STATED GOAL:
Make an exact copy of the lines below.

========

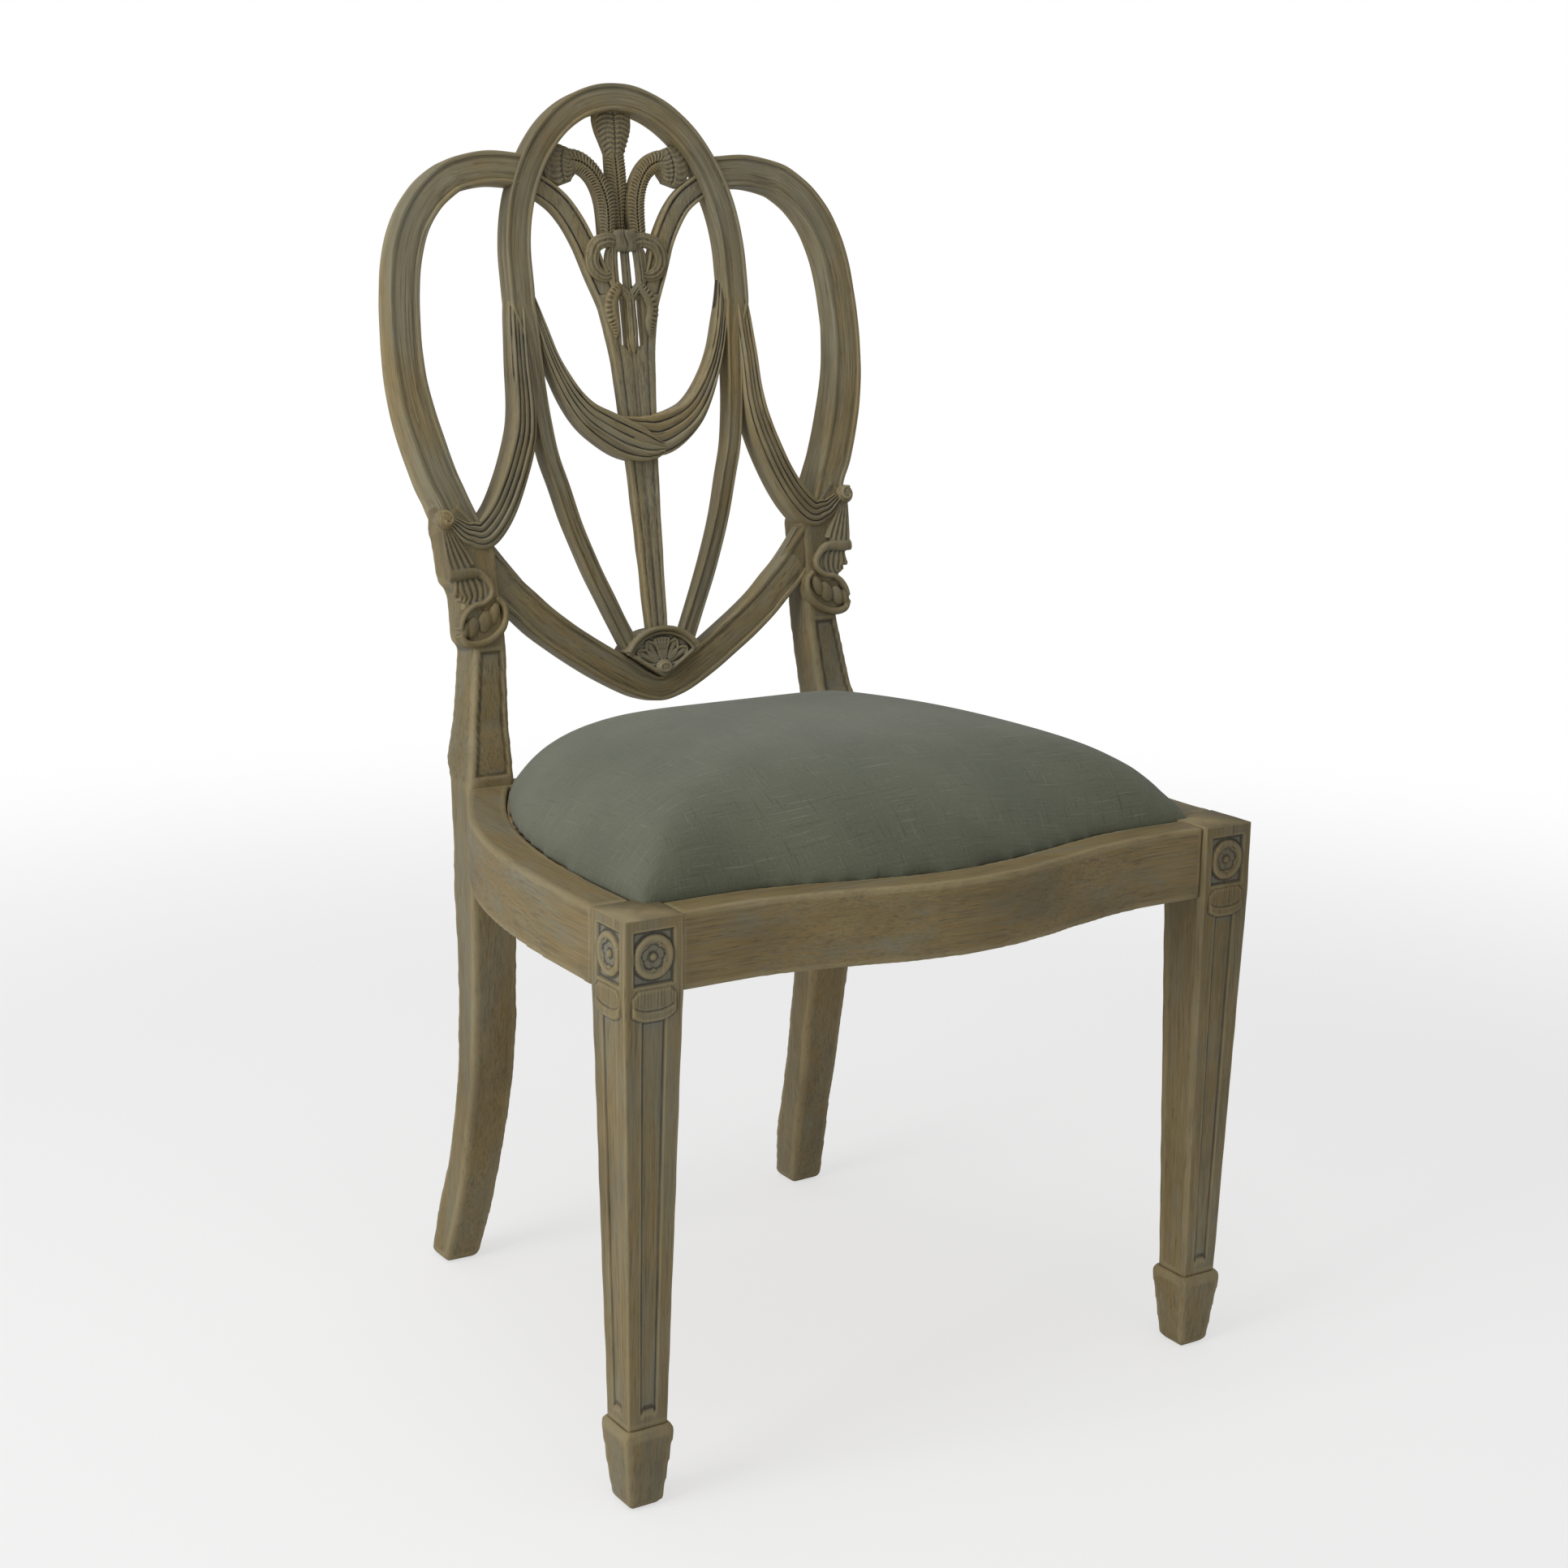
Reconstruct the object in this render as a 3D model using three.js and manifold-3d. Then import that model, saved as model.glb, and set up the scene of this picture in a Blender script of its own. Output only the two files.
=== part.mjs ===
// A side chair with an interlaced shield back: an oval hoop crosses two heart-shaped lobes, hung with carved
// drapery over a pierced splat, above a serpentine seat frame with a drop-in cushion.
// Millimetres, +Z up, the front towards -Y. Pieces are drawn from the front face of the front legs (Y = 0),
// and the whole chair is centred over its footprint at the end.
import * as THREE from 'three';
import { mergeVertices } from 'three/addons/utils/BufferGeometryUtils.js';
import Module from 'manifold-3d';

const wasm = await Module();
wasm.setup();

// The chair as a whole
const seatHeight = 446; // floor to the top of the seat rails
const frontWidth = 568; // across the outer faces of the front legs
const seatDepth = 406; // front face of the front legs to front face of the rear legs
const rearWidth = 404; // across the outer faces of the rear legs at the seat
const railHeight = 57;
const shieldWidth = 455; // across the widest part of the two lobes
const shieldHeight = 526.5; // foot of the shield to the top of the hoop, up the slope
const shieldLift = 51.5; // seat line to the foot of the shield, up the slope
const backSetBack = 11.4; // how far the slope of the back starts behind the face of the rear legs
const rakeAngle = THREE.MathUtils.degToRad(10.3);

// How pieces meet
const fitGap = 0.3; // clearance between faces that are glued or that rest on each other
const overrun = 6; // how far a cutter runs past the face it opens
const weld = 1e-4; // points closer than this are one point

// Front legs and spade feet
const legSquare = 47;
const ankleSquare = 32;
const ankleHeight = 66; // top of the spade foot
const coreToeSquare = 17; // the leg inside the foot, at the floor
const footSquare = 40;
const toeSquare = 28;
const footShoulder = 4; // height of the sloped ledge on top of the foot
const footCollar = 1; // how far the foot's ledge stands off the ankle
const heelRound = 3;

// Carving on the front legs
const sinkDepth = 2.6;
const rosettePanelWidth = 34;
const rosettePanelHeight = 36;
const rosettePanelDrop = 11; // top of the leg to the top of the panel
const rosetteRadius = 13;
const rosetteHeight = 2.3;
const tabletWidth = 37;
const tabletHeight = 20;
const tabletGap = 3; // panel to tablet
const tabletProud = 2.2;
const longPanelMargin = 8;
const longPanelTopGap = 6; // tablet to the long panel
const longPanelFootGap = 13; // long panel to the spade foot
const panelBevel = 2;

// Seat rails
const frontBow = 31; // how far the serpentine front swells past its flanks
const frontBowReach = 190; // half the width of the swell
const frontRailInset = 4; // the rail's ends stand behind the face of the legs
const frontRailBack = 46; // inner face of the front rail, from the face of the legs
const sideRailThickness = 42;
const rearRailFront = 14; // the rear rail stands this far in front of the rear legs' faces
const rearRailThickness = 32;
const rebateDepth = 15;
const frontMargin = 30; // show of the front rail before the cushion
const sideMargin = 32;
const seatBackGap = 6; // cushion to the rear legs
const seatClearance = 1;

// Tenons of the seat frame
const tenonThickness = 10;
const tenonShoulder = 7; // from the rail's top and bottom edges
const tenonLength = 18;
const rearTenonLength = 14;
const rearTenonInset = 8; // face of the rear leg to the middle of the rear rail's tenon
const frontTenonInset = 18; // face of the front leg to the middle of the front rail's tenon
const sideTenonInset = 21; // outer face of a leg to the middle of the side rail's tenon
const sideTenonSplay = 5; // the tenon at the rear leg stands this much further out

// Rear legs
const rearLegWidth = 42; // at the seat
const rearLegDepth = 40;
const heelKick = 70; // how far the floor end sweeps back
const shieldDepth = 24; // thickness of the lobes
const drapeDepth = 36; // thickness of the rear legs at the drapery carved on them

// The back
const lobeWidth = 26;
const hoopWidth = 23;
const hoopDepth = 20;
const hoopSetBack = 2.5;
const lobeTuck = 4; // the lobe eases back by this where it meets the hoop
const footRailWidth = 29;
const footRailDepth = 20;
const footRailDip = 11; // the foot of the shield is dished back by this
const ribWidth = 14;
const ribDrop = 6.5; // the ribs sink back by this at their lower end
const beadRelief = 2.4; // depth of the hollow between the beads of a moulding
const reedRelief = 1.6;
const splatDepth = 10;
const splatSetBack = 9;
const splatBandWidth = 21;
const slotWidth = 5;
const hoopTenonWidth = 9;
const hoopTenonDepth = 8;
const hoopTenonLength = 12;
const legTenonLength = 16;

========

EXERCISE SOLUTION:
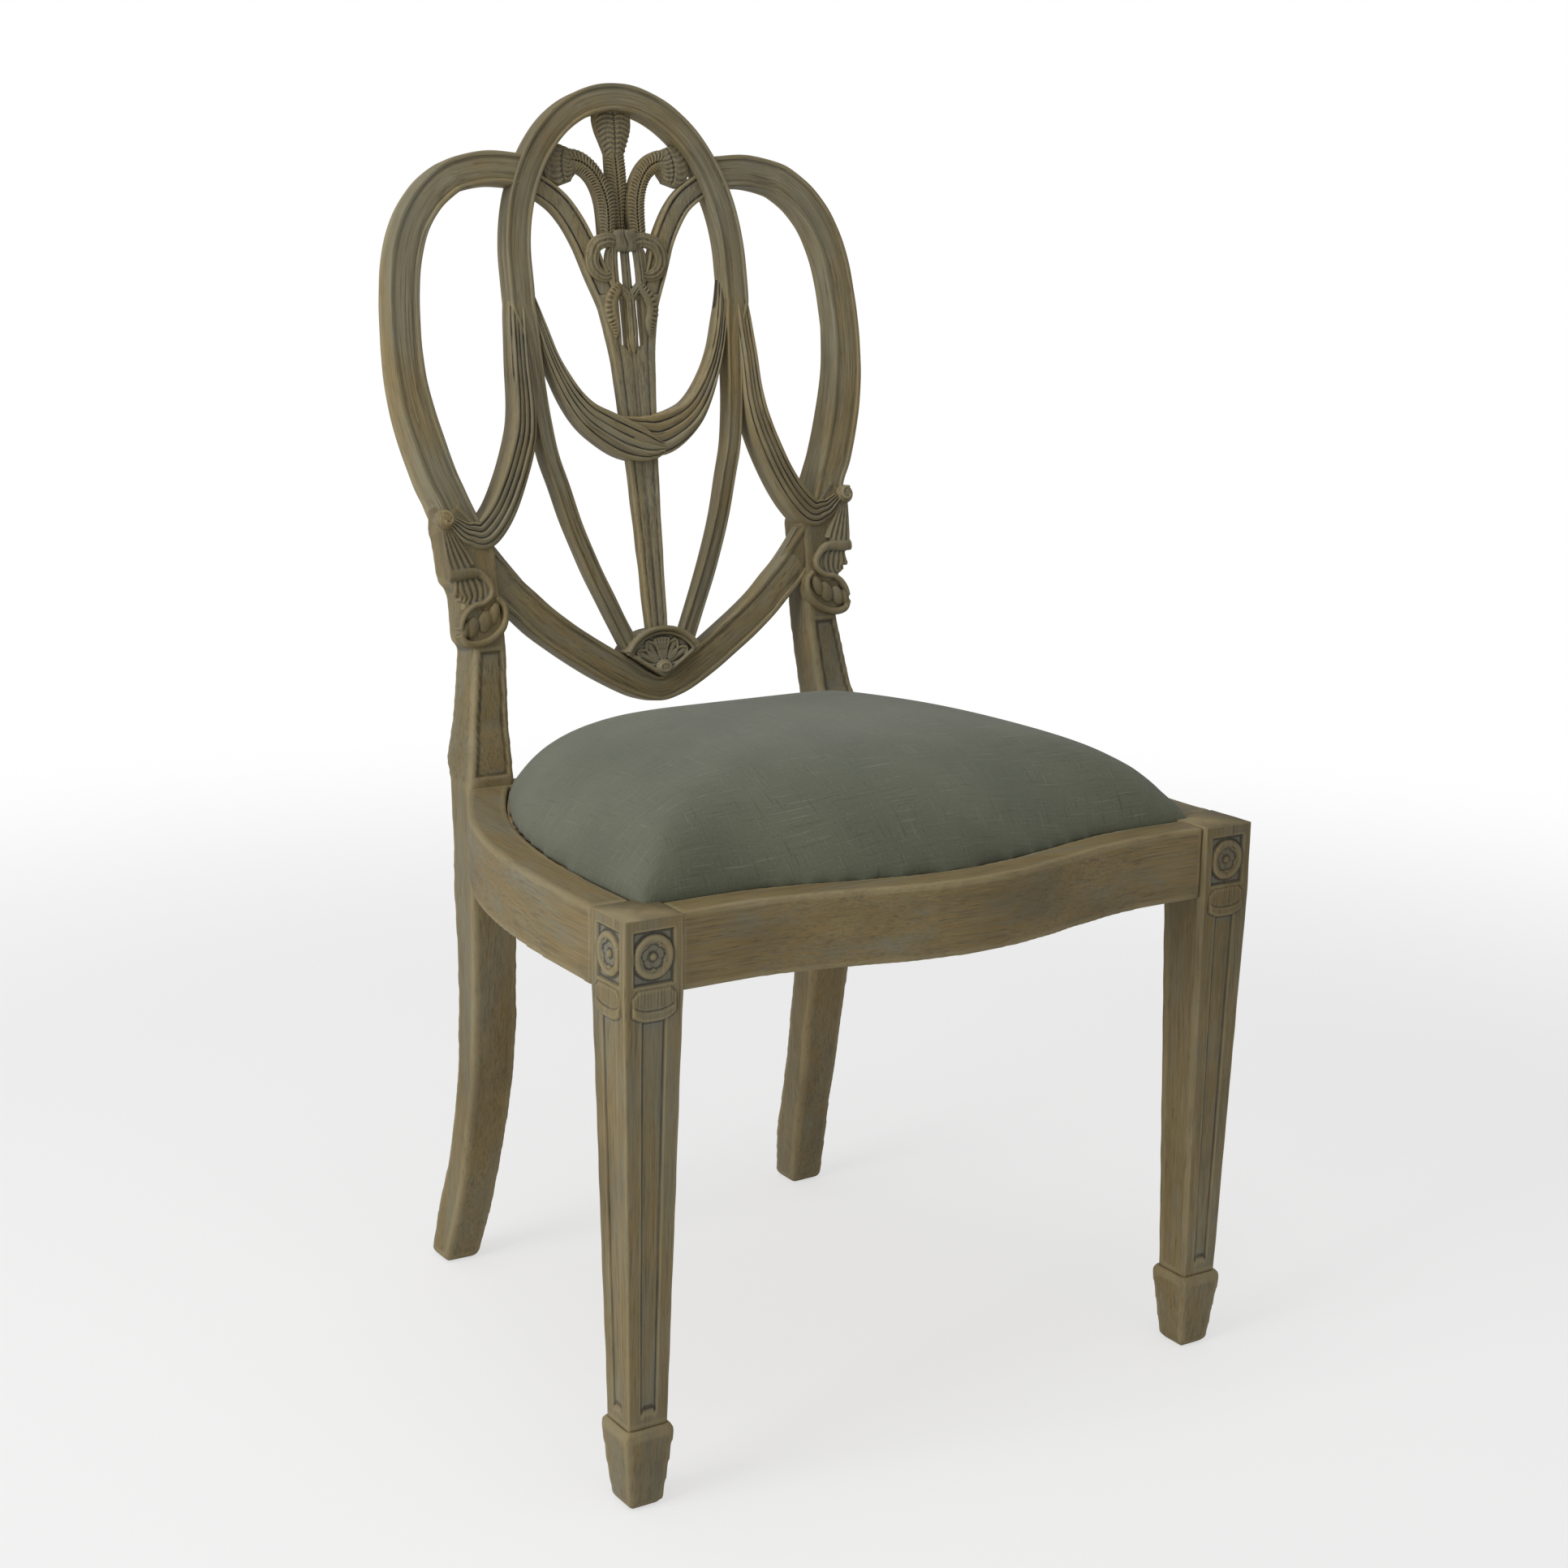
Reconstruct the object in this render as a 3D model using three.js and manifold-3d. Then import that model, saved as model.glb, and set up the scene of this picture in a Blender script of its own. Output only the two files.
=== part.mjs ===
// A side chair with an interlaced shield back: an oval hoop crosses two heart-shaped lobes, hung with carved
// drapery over a pierced splat, above a serpentine seat frame with a drop-in cushion.
// Millimetres, +Z up, the front towards -Y. Pieces are drawn from the front face of the front legs (Y = 0),
// and the whole chair is centred over its footprint at the end.
import * as THREE from 'three';
import { mergeVertices } from 'three/addons/utils/BufferGeometryUtils.js';
import Module from 'manifold-3d';

const wasm = await Module();
wasm.setup();

// The chair as a whole
const seatHeight = 446; // floor to the top of the seat rails
const frontWidth = 568; // across the outer faces of the front legs
const seatDepth = 406; // front face of the front legs to front face of the rear legs
const rearWidth = 404; // across the outer faces of the rear legs at the seat
const railHeight = 57;
const shieldWidth = 455; // across the widest part of the two lobes
const shieldHeight = 526.5; // foot of the shield to the top of the hoop, up the slope
const shieldLift = 51.5; // seat line to the foot of the shield, up the slope
const backSetBack = 11.4; // how far the slope of the back starts behind the face of the rear legs
const rakeAngle = THREE.MathUtils.degToRad(10.3);

// How pieces meet
const fitGap = 0.3; // clearance between faces that are glued or that rest on each other
const overrun = 6; // how far a cutter runs past the face it opens
const weld = 1e-4; // points closer than this are one point

// Front legs and spade feet
const legSquare = 47;
const ankleSquare = 32;
const ankleHeight = 66; // top of the spade foot
const coreToeSquare = 17; // the leg inside the foot, at the floor
const footSquare = 40;
const toeSquare = 28;
const footShoulder = 4; // height of the sloped ledge on top of the foot
const footCollar = 1; // how far the foot's ledge stands off the ankle
const heelRound = 3;

// Carving on the front legs
const sinkDepth = 2.6;
const rosettePanelWidth = 34;
const rosettePanelHeight = 36;
const rosettePanelDrop = 11; // top of the leg to the top of the panel
const rosetteRadius = 13;
const rosetteHeight = 2.3;
const tabletWidth = 37;
const tabletHeight = 20;
const tabletGap = 3; // panel to tablet
const tabletProud = 2.2;
const longPanelMargin = 8;
const longPanelTopGap = 6; // tablet to the long panel
const longPanelFootGap = 13; // long panel to the spade foot
const panelBevel = 2;

// Seat rails
const frontBow = 31; // how far the serpentine front swells past its flanks
const frontBowReach = 190; // half the width of the swell
const frontRailInset = 4; // the rail's ends stand behind the face of the legs
const frontRailBack = 46; // inner face of the front rail, from the face of the legs
const sideRailThickness = 42;
const rearRailFront = 14; // the rear rail stands this far in front of the rear legs' faces
const rearRailThickness = 32;
const rebateDepth = 15;
const frontMargin = 30; // show of the front rail before the cushion
const sideMargin = 32;
const seatBackGap = 6; // cushion to the rear legs
const seatClearance = 1;

// Tenons of the seat frame
const tenonThickness = 10;
const tenonShoulder = 7; // from the rail's top and bottom edges
const tenonLength = 18;
const rearTenonLength = 14;
const rearTenonInset = 8; // face of the rear leg to the middle of the rear rail's tenon
const frontTenonInset = 18; // face of the front leg to the middle of the front rail's tenon
const sideTenonInset = 21; // outer face of a leg to the middle of the side rail's tenon
const sideTenonSplay = 5; // the tenon at the rear leg stands this much further out

// Rear legs
const rearLegWidth = 42; // at the seat
const rearLegDepth = 40;
const heelKick = 70; // how far the floor end sweeps back
const shieldDepth = 24; // thickness of the lobes
const drapeDepth = 36; // thickness of the rear legs at the drapery carved on them

// The back
const lobeWidth = 26;
const hoopWidth = 23;
const hoopDepth = 20;
const hoopSetBack = 2.5;
const lobeTuck = 4; // the lobe eases back by this where it meets the hoop
const footRailWidth = 29;
const footRailDepth = 20;
const footRailDip = 11; // the foot of the shield is dished back by this
const ribWidth = 14;
const ribDrop = 6.5; // the ribs sink back by this at their lower end
const beadRelief = 2.4; // depth of the hollow between the beads of a moulding
const reedRelief = 1.6;
const splatDepth = 10;
const splatSetBack = 9;
const splatBandWidth = 21;
const slotWidth = 5;
const hoopTenonWidth = 9;
const hoopTenonDepth = 8;
const hoopTenonLength = 12;
const legTenonLength = 16;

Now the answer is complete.